(trying the one-pass / no editing blog post style)

A few months ago I learned that python (and other interpreted languages') RPATH lookups involve a non-trivial amount of compute. For each invocation of the python interpreter, python makes ~hundreds of serial calls to stat and related functions before running user code (cf. 'What I've Learned About Optimizing Python', ENOENT caching in distri). Each stat system call costs some amount of time (~200ns-5us) and also causes a context switch into and out of the kernel. There are many workloads which invoke the Python interpreter 100s of times.

I was curious whether it'd be worth using io_uring for reducing startup and module importing overhead.

Wesley and I looked at this this morning - our plan was roughly:

  • strace python startup

    • assess whether RPATH lookups are a meaningful part of python startup time
  • write a c program that makes the same system calls as that strace log

  • write that same program using io_uring and see if we see a speedup

    $ time python hello_world.py 0.01s (0.07 user 0.01 system) $ rg 'stat' hello_world.py.log | wc -l 252

Wes used a slick command line trick ("Quick and Dirty Syscall Profiling with strace and VisiData" to get a histogram of system calls the python interpreter made.

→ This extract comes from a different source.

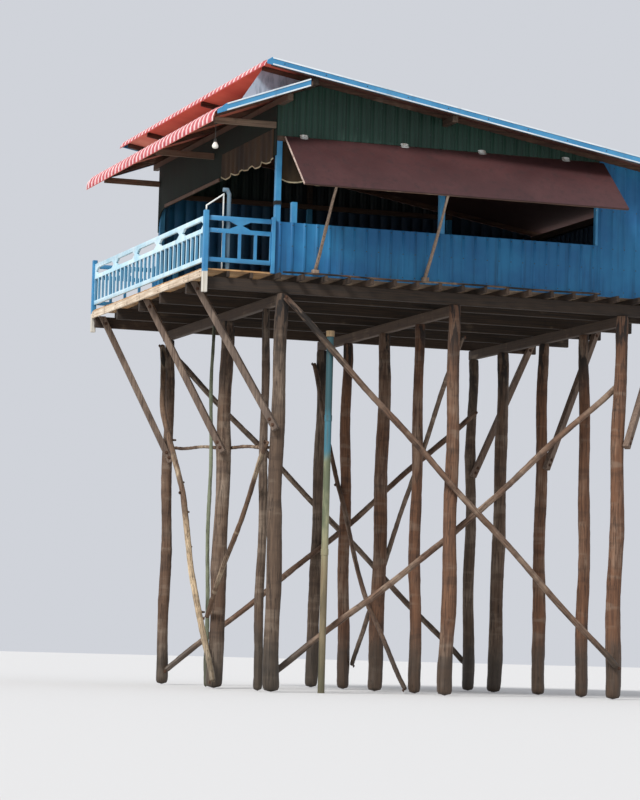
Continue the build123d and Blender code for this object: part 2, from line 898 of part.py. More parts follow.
side_rail_start = post_x + rail_post_section
side_rail_length = wall_x - end_post_section - side_rail_start
left = side_rail_length / 2 - cutout_gap / 4
right = side_rail_length / 2 + cutout_gap / 4
side_cuts = [
    [(0, 1), (left - cut_point, 1), (left, 0.5), (left - cut_point, 0), (0, 0)],
    [
        (side_rail_length, 1), (right + cut_point, 1), (right, 0.5),
        (right + cut_point, 0), (side_rail_length, 0),
    ],
]
with BuildPart() as side_railings:
    for y in (near_y, far_y + rail_thickness):
        rail_panel(
            Plane(origin=(side_rail_start, y, floor_height), x_dir=(1, 0, 0), z_dir=(0, -1, 0)),
            side_rail_length, side_cuts,
        )
save(side_railings.part, "side_railings")

# Pipes on the veranda: one bent from the near corner post down to the floor, and one
# standing with a hooked top
frame_y = near_y - rail_post_section / 2
frame_x = post_x + rail_post_section / 2
post_head = floor_height + rail_height + rail_post_rise
frame_top = floor_height + frame_pipe_top
hook_x = front_x + hook_pipe_setback
hook_y = near_y + hook_pipe_radius
hook_top = floor_height + hook_pipe_top
pipes = []
for route, radius in (
    (
        [
            (frame_x, frame_y, post_head + seat_gap),
            (frame_x, frame_y, post_head + frame_pipe_rise),
            (frame_x + frame_pipe_reach, near_y + 60, frame_top),
            (frame_x + frame_pipe_reach, near_y + 60, floor_height + seat_gap),
        ],
        frame_pipe_radius,
    ),
    (
        [
            (hook_x, hook_y, floor_height + seat_gap),
            (hook_x, hook_y, hook_top - hook_pipe_reach),
            (hook_x - hook_pipe_reach * 0.35, hook_y, hook_top - hook_pipe_radius),
            (hook_x - hook_pipe_reach, hook_y, hook_top - hook_pipe_radius),
        ],
        hook_pipe_radius,
    ),
):
    with BuildPart() as pipe:
        with BuildLine():
            Polyline(route)
        with BuildSketch(Plane(route[0])):
            RegularPolygon(radius, 8)
        sweep(transition=Transition.RIGHT)
    pipes.append(pipe.part)
with BuildPart() as veranda_pipes:
    add(pipes)
save(veranda_pipes.part, "veranda_pipes")

# Lamp on its stem under the near tie: its own form, narrow at the holder and full below
lamp_x = front_x + lamp_setback
lamp_y = near_y + tie_width / 2
stem_top = tie_top - tie_depth - seat_gap
lamp_top = stem_top - lamp_wire_drop
with BuildPart() as lamp:
    with BuildSketch(Plane((lamp_x, lamp_y, lamp_top))):
        RegularPolygon(lamp_wire_radius, 8)
    extrude(amount=lamp_wire_drop)
    rings = []
    for share, depth in lamp_profile:
        with BuildSketch(Plane((lamp_x, lamp_y, lamp_top - lamp_height * depth))) as ring:
            RegularPolygon(lamp_radius * share, 8)
        rings.append(ring.sketch)
    loft(rings, ruled=True)
save(lamp.part, "veranda_lamp")
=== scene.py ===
import math
import random

import bmesh
import bpy
from mathutils import Euler, Matrix, Vector


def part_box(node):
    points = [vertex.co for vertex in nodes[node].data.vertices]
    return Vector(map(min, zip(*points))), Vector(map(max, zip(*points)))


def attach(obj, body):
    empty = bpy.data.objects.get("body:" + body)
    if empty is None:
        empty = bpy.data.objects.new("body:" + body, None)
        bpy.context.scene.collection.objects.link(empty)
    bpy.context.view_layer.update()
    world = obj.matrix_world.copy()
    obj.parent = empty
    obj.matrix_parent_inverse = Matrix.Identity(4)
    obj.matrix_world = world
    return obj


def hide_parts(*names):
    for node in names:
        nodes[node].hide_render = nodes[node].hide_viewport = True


# A timber house on tall log stilts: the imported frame, dressed with boards, bolts, screws,
# cloth and weathered paint. Metres, +X to the rear, +Y to the far side, +Z up.

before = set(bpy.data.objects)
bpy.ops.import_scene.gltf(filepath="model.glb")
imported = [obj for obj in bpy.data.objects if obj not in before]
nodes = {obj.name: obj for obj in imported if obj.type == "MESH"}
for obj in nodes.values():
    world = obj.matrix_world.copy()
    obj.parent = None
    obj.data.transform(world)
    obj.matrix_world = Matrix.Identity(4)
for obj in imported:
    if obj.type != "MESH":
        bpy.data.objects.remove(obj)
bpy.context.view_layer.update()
rng = random.Random(41)
print("frame loaded:", len(nodes), "nodes")


# Shader maths: a wrapped socket that takes part in Python sums
class Wire:
    def __init__(self, finish, socket):
        self.finish = finish
        self.socket = socket

    def maths(self, operation, first, second=0.0):
        return self.finish.node("Math", {"operation": operation}, {0: first, 1: second})

    def __add__(self, other):
        return self.maths("ADD", self, other)

    def __sub__(self, other):
        return self.maths("SUBTRACT", self, other)

    def __rsub__(self, other):
        return self.maths("SUBTRACT", other, self)

    def __mul__(self, other):
        return self.maths("MULTIPLY", self, other)

    def __truediv__(self, other):
        return self.maths("DIVIDE", self, other)

    __radd__ = __add__
    __rmul__ = __mul__

    def fraction(self):
        return self.maths("FRACT", self)

    def size(self):
        return self.maths("ABSOLUTE", self)

    def wave(self):
        return self.maths("SINE", self)

    def most(self, other):
        return self.maths("MAXIMUM", self, other)

    # 0 below low, 1 above high, and smooth between
    def ramp(self, low, high):
        return self.finish.node(
            "MapRange", {"interpolation_type": "SMOOTHSTEP", "clamp": True},
            {"Value": self, "From Min": low, "From Max": high},
        )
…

The cost of stat from this stackoverflow answer is on the order of microseconds per system call. 250us is roughly the right order of magnitude for the amount of system time we see spent (I'm running on an M1 Mac so I expect my results will be faster than the ones in that stackoverflow answer). I'd guess that 1-10% of python interpreter time is spent running stat and friends and context switching back.

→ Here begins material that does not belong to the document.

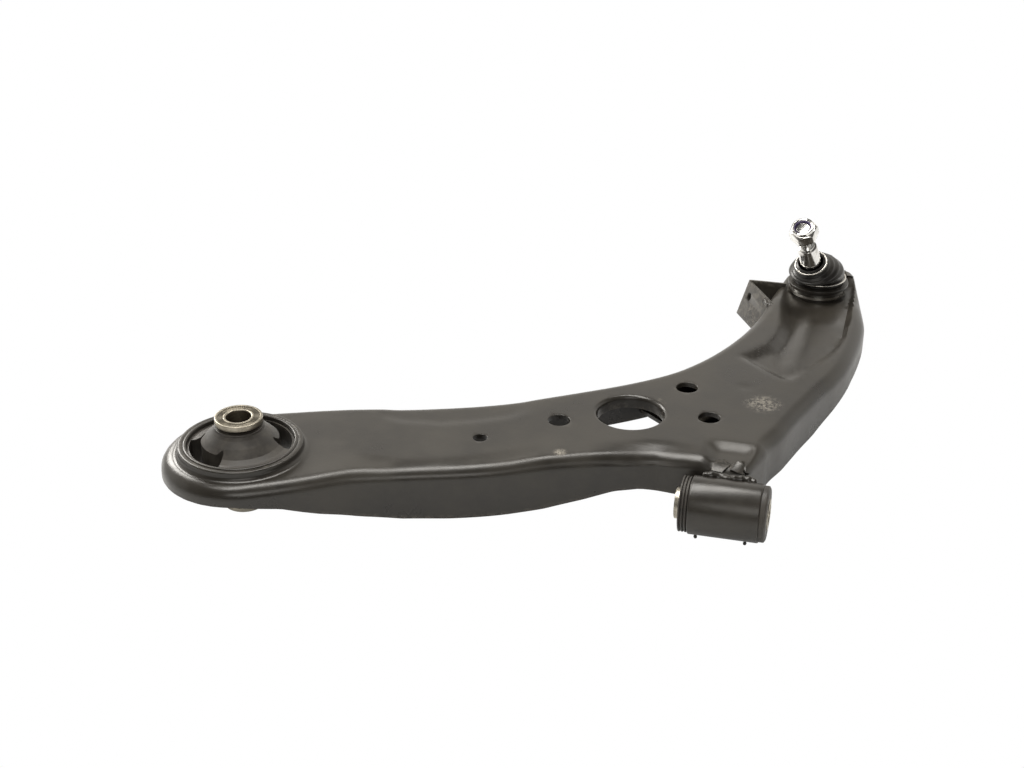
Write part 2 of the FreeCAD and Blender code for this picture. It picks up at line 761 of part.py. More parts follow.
def hexagon(flats, length, base):
    """Hexagonal bar along the stud."""
    radius = flats / math.sqrt(3)
    corners = [turned(radius, 60 * i + NUT_TURN) for i in range(7)]
    bar = Part.Face(Part.makePolygon(corners)).extrude(V(0, 0, length))
    bar.Placement = FreeCAD.Placement(base, FreeCAD.Rotation(Z_AXIS, STUD))
    return bar


def lock_nut():
    """Hexagon nut with a round collar that holds a nylon ring."""
    bore = THREAD_RADIUS + FIT
    corner = NUT_FLATS / math.sqrt(3)
    body = hexagon(NUT_FLATS, NUT_HEX, along_stud(NUT_BASE))
    bevel = 1.6
    dome = revolve(
        [
            (0, 0),
            (corner - 1, 0),
            (corner + 0.2, 0.7),
            (corner + 0.2, NUT_HEX - bevel),
            (corner - 1.8, NUT_HEX),
            (0, NUT_HEX),
        ],
        along_stud(NUT_BASE),
        STUD,
    )
    collar = cylinder(NUT_COLLAR_RADIUS, NUT_LENGTH, along_stud(NUT_BASE), STUD)
    nut = body.common(dome).fuse(collar)
    seat = NUT_LENGTH - NUT_EYE_WALL - INSERT_THICK
    nut = nut.cut(cylinder(bore, NUT_LENGTH, along_stud(NUT_BASE), STUD))
    nut = nut.cut(cylinder(INSERT_RADIUS, INSERT_THICK, along_stud(NUT_BASE + seat), STUD))
    eye = along_stud(NUT_BASE + seat + INSERT_THICK)
    return nut.cut(cylinder(NUT_EYE_RADIUS, NUT_EYE_WALL + 1, eye, STUD))


def nut_nylon_insert():
    base = along_stud(NUT_BASE + NUT_LENGTH - NUT_EYE_WALL - INSERT_THICK)
    return ring(INSERT_RADIUS, THREAD_RADIUS + FIT, INSERT_THICK, base, STUD)


def circle_wire(radius, centre, axis):
    return Part.Wire(Part.makeCircle(radius, centre, axis))


def dust_boot():
    """Bellows from the housing collar to the stud, leaning with the stud."""
    foot = JOINT + V(0, 0, TOP + HOUSING_FLANGE + APART)
    waist = JOINT + V(0, 0, TOP + COLLAR_TOP + 1.0)
    half_way = V((STUD.x) / 2, (STUD.y) / 2, (STUD.z + 1) / 2).normalize()
    belly = along_stud(0.58 * BOOT_TOP) + V(0, 0, 1.5)
    lip = along_stud(BOOT_TOP)
    lip_low = along_stud(BOOT_TOP - 3.5)

    def skin(shrink, foot_radius, neck_radius, extra):
        return Part.makeLoft(
            [
                circle_wire(foot_radius, foot - V(0, 0, extra), Z_AXIS),
                circle_wire(foot_radius, waist, Z_AXIS),
                circle_wire(BOOT_BELLY_RADIUS - shrink - 1.8, belly, half_way),
                circle_wire(neck_radius + BOOT_FLARE, lip_low, STUD),
                circle_wire(neck_radius, lip + STUD * extra, STUD),
            ],
            True,
            True,
        )

    outer = skin(0, BOOT_FOOT_RADIUS - RING_WIRE, BOOT_NECK_RADIUS, 0)
    inner_foot = COLLAR_RADIUS + APART
    inner_neck = SHANK_BASE_RADIUS + APART
    return outer.cut(skin(BOOT_WALL, inner_foot, inner_neck, 2))


def wire_ring(radius, centre, axis):
    return_to = FreeCAD.Rotation(Z_AXIS, axis)
    coil = Part.makeTorus(radius, RING_WIRE)
    coil.Placement = FreeCAD.Placement(centre, return_to)
    return coil


def boot_top_ring():
    seat = BOOT_NECK_RADIUS + 0.25 * BOOT_FLARE
    return wire_ring(seat + 1.1 * (APART + RING_WIRE), along_stud(BOOT_TOP - 0.8), STUD)


def boot_bottom_ring():
    centre = JOINT + V(0, 0, TOP + LOWER_RING_HEIGHT)
    return wire_ring(BOOT_FOOT_RADIUS + 1.2 * APART, centre, Z_AXIS)


# ------------------------------------------------------------------- bracket

def bracket_corners():
    """Outer corners of the lug at its top: front end, bend and back end."""
    bend = V(HEAD_LEFT - BRACKET_OUT + 3, REACH - BRACKET_BACK, 0)
    front = V(HEAD_LEFT + 8, bend.y - BRACKET_RUN, 0)
    back = V(HEAD_LEFT + 10, bend.y + 0.5, 0)
    return front, bend, back


def bracket(outer):
    """Folded lug on the head's left side, leaning outwards at its foot."""
    front, bend, back = bracket_corners()
    wide = BRACKET_SHEET
    leaf = (front - bend).normalize()
    across = V(-leaf.y, leaf.x, 0) * wide
    plan = [
        front,
        bend,
        back,
        back - V(0, wide, 0),
        bend + V(wide * 1.55, -wide, 0),
        front + across,
    ]
    lean = V(-BRACKET_LEAN, -0.4 * BRACKET_LEAN, TOP - BRACKET_HEIGHT)
    upper = [p + V(0, 0, TOP) for p in plan]
    lower = [p + lean for p in plan]
    wires = [Part.makePolygon(ring_of + ring_of[:1]) for ring_of in (upper, lower)]
    body = Part.makeLoft(wires, True, True)
    share = BRACKET_HOLE_DOWN / BRACKET_HEIGHT
    start = bend + leaf * BRACKET_HOLE_IN - across * 3
    hole = V(start.x + lean.x * share, start.y + lean.y * share, TOP - BRACKET_HOLE_DOWN)
    body = body.cut(cylinder(BRACKET_HOLE_RADIUS, 8 * wide, hole, across))
    return biggest(body.cut(outer))


def bracket_weld(outer, lug):
    """Short bead where the lug's front leaf meets the head's rolled edge."""
    front, bend, _ = bracket_corners()
    along = (front - bend).normalize()
    length = (front - bend).Length
    drop = V(0, 0, TOP - 2.2)
    bead = cylinder(WELD_RADIUS, 0.42 * length, bend + along * (0.52 * length) + drop, along)
    return biggest(bead.cut(outer).cut(lug))


def main():
    os.makedirs("parts", exist_ok=True)
    outer = outer_block()
    inside = cavity()
    pressing = arm_pressing(outer, inside)
    tube = front_bush_tube()
    lug = bracket(outer)
    solids = {
        "arm_pressing": pressing,
        "lower_reinforcement": lower_reinforcement(inside),
        "rear_bush_can": rear_bush_can(),
        "rear_bush_rubber": rear_bush_rubber(),
        "rear_inner_sleeve": rear_inner_sleeve(),
        "front_bush_tube": tube,
        "front_bush_outer_sleeve": front_bush_outer_sleeve(),
        "front_bush_rubber": front_bush_rubber(),
        "front_inner_sleeve": front_inner_sleeve(),
        "front_tube_weld": front_tube_weld(pressing, tube),
        "ball_joint_housing": ball_joint_housing(),
        "ball_seat": ball_seat(),
        "seat_preload_ring": seat_preload_ring(),
        "ball_joint_cover": ball_joint_cover(),
        "housing_snap_ring": housing_snap_ring(),
        "ball_stud": ball_stud(),
        "dust_boot": dust_boot(),
        "boot_top_ring": boot_top_ring(),
        "boot_bottom_ring": boot_bottom_ring(),
        "lock_nut": lock_nut(),
        "nut_nylon_insert": nut_nylon_insert(),
        "bracket": lug,
        "bracket_weld": bracket_weld(outer, lug),
    }
    for name, solid in solids.items():
        solid.exportStep(f"parts/{name}.step")


main()
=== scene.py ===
import json
import math

import bpy
from mathutils import Matrix, Vector, geometry, kdtree


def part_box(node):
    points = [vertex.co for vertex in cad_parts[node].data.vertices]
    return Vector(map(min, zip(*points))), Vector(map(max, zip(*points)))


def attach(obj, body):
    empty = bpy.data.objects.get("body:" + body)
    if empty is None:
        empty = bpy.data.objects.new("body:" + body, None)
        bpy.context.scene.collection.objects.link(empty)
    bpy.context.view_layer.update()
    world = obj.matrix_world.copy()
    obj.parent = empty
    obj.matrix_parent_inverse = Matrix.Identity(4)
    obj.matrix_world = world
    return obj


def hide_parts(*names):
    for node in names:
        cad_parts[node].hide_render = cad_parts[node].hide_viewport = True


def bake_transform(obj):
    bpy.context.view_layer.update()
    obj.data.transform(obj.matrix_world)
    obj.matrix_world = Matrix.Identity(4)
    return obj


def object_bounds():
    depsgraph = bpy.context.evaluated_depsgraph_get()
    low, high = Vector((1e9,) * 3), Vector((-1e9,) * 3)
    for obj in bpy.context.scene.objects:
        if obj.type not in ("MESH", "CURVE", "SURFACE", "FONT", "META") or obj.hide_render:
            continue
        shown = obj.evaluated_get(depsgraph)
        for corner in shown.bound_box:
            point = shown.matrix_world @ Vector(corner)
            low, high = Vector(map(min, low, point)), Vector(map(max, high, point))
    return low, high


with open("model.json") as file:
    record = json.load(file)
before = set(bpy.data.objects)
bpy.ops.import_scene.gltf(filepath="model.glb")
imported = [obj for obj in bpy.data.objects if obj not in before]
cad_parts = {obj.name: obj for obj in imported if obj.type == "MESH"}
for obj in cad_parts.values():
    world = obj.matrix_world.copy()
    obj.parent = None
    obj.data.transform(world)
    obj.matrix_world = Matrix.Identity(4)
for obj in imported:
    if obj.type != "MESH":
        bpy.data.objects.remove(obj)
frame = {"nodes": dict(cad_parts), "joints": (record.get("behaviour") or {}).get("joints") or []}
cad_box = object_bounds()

# A stamped suspension arm with two rubber bushes and a ball joint.  The helpers
# below take millimetres and degrees and turn them into Blender's metres.

MM = 0.001
UP = Vector((0, 0, 1))
RIGHT = Vector((1, 0, 0))


def joint_place(name):
    """A joint's point, in millimetres, and its axis."""
    joint = next(j for j in frame["joints"] if j["name"] == name)
    return Vector(joint["pos_m"]) / MM, Vector(joint["axis"]).normalized()


BALL, STUD = joint_place("stud_spin")
REAR, _ = joint_place("rear_sleeve_tilt")
LENGTH = -REAR.x           # front bush to rear bush
REACH = BALL.y             # front bush to ball joint
PRESSING_LOW, PRESSING_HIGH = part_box("arm_pressing")
COLLAR_HEIGHT = 5.5
TOP = PRESSING_HIGH[2] / MM - COLLAR_HEIGHT
SHEET = 3.0
ROLL = 8.0
CORNER = ROLL + 0.6
TUBE_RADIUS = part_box("front_bush_tube")[1][2] / MM
TUBE_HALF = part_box("front_bush_tube")[1][0] / MM
REAR_END_RADIUS = 46.0
HEAD_LEFT = BALL.x - 31.0
HEAD_RIGHT = BALL.x + 33.0
HEAD_END = REACH + 65.0


# ------------------------------------------------------------------- helpers

def flat(radius, angle):
    """Point in plan at a radius and an angle in degrees."""
    turn = math.radians(angle)
    return Vector((radius * math.cos(turn), radius * math.sin(turn), 0))


def ease(low, high, value):
    """0 below low, 1 above high, and smooth in between."""
    share = min(max((value - low) / (high - low), 0.0), 1.0)
    return share * share * (3 - 2 * share)


def deselect():
    if bpy.context.object and bpy.context.object.mode != "OBJECT":
        bpy.ops.object.mode_set(mode="OBJECT")
    bpy.ops.object.select_all(action="DESELECT")


def only(piece):
    deselect()
    piece.select_set(True)
    bpy.context.view_layer.objects.active = piece


def added(name):
    """The primitive that was just added, named, in object mode."""
    piece = bpy.context.object
    piece.name = name
    piece.data.name = name
    return piece


def select_where(piece, kind, test):
    """Select only the vertices, edges or faces that pass a test."""
    bpy.ops.object.mode_set(mode="EDIT")
    bpy.ops.mesh.select_mode(type=kind)
    bpy.ops.mesh.select_all(action="DESELECT")
    bpy.ops.object.mode_set(mode="OBJECT")
    mesh = piece.data
    parts = {"VERT": mesh.vertices, "EDGE": mesh.edges, "FACE": mesh.polygons}[kind]
    for part in parts:
        part.select = test(part)
    bpy.ops.object.mode_set(mode="EDIT")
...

Let's verify this with perf and a flamegraph. We'll run perf sampling at 50khz:

$ sudo perf record -F 50000 -a -g -e "raw_syscalls:*" -- python3 /tmp/hello.py

From the output:

  • 10% of 'python' time is spent in __fstat64
  • 10% of 'python' time is spent in __xstat64

If we're reading the flamegraph right, this matches our intuition - on the order of 10% of python interpreter time in hello_world is spent on stat and friends.

It seems like it might actually be worth trying to reduce the time RPATH lookups take. This depends on the speedup we'd get from using io_uring (e.g. can we actually batch these stat calls) - we might look at this more in the future.